The next and the only remaining question necessary to be considered in these cases, is that which relates to the rulings of the *292 court below excluding the publication declared upon as a libel from going to the jury in connection with other evidence to establish the existence of malice. We forbear any remark upon the intrinsic character of the injury complained of, or upon the extent to which it may have been made out. These are matters not properly before us. But if the publication declared upon was to be regarded as an instance of privileged publications, malice was an indispensable characteristic which the plaintiff would have been bound to establish in relation to it. The jury, and the jury alone, were to determine whether this malice did or did not mark the publication. It would appear difficult à priori to imagine how it would be possible to appreciate a fact whilst that fact was kept entirely concealed and out of view.
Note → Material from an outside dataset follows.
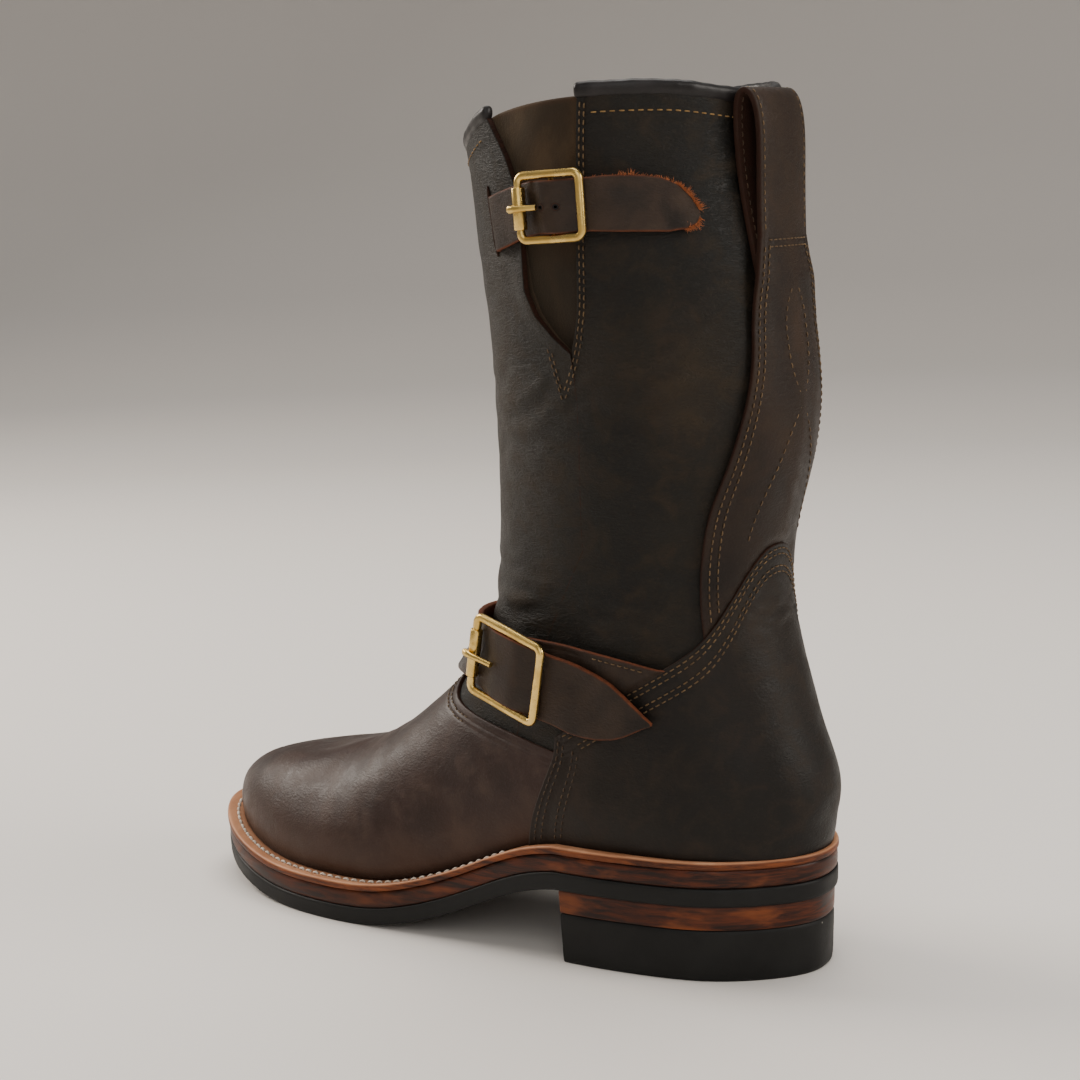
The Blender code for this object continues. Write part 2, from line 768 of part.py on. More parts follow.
def make_sole():
    """Outsole, midsole and insole along the profile, and the heel's two layers under the seat"""
    outsole_in = lambda phase: EDGE_INSET["outsole"]
    midsole_in = lambda phase: EDGE_INSET["midsole"]
    sole_layer("outsole", bottom, lambda y: bottom(y) + OUTSOLE,
               outsole_in, outsole_in, "sole_rubber")
    sole_layer("midsole", lambda y: bottom(y) + OUTSOLE + GAP,
               lambda y: bottom(y) + OUTSOLE + MIDSOLE, midsole_in, midsole_in, "midsole_leather")
    insole_low = OUTSOLE + MIDSOLE + GAP
    insole_high = OUTSOLE + MIDSOLE + WELT + INSOLE_STAND
    sole_layer("insole", lambda y: bottom(y) + insole_low, lambda y: bottom(y) + insole_high,
               insole_inset, insole_inset, "insole_leather")
    floor_in = EDGE_INSET["lift"] + HEEL_TAPER
    split_in = floor_in - HEEL_TAPER * TOP_PIECE_HEIGHT / HEEL_HEIGHT
    sole_layer("heel_top_piece", lambda y: 0.0, lambda y: TOP_PIECE_HEIGHT,
               lambda phase: floor_in, lambda phase: split_in, "sole_rubber", BREAST_Y)
    sole_layer("heel_lift", lambda y: TOP_PIECE_HEIGHT + GAP, lambda y: HEEL_HEIGHT - GAP,
               lambda phase: split_in, lambda phase: EDGE_INSET["lift"], "heel_leather", BREAST_Y)


def insole_inset(phase):
    return ledge(phase) + WALL + INSOLE_CLEARANCE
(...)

This question, however, need not at the present time be reasoned by the court; it has, by numerous adjudications, been placed beyond doubt or controversy. Indeed, in the very many cases that are applicable to this question, they almost without an exception concur in the rule, that the question of malice is to be submitted to the jury upon the face of the libel or publication itself. We refer for this position to Wright v. Woodgate, 2 Crompton, Mees. & Ros. 573; to Fairman v. Ives, 5 Barn. & Ald. 642; Robinson v. May, 2 Smith, 3; Flint v. Pike, 4 Barn. & Cres. 484, per Littledale, J.; Ib. 247, Bromage v. Prosser; Blake v. Pilford, 1 Mood. & Rob. 198; Parmeter v. Coupland, 6 Mees. & Welby, 105; Thomson v. Shackell, 1 Moo. & Mal. 187. Other cases might be adduced to the same point.

Upon the whole we consider the opinion of the Circuit Court, in the several instructions given by it in these cases, to be erroneous. We therefore adjudge that its decision be reversed; that these causes be remanded to the said court, and that a venire facias de novo be awarded to try them in conformity with the principles herein laid down.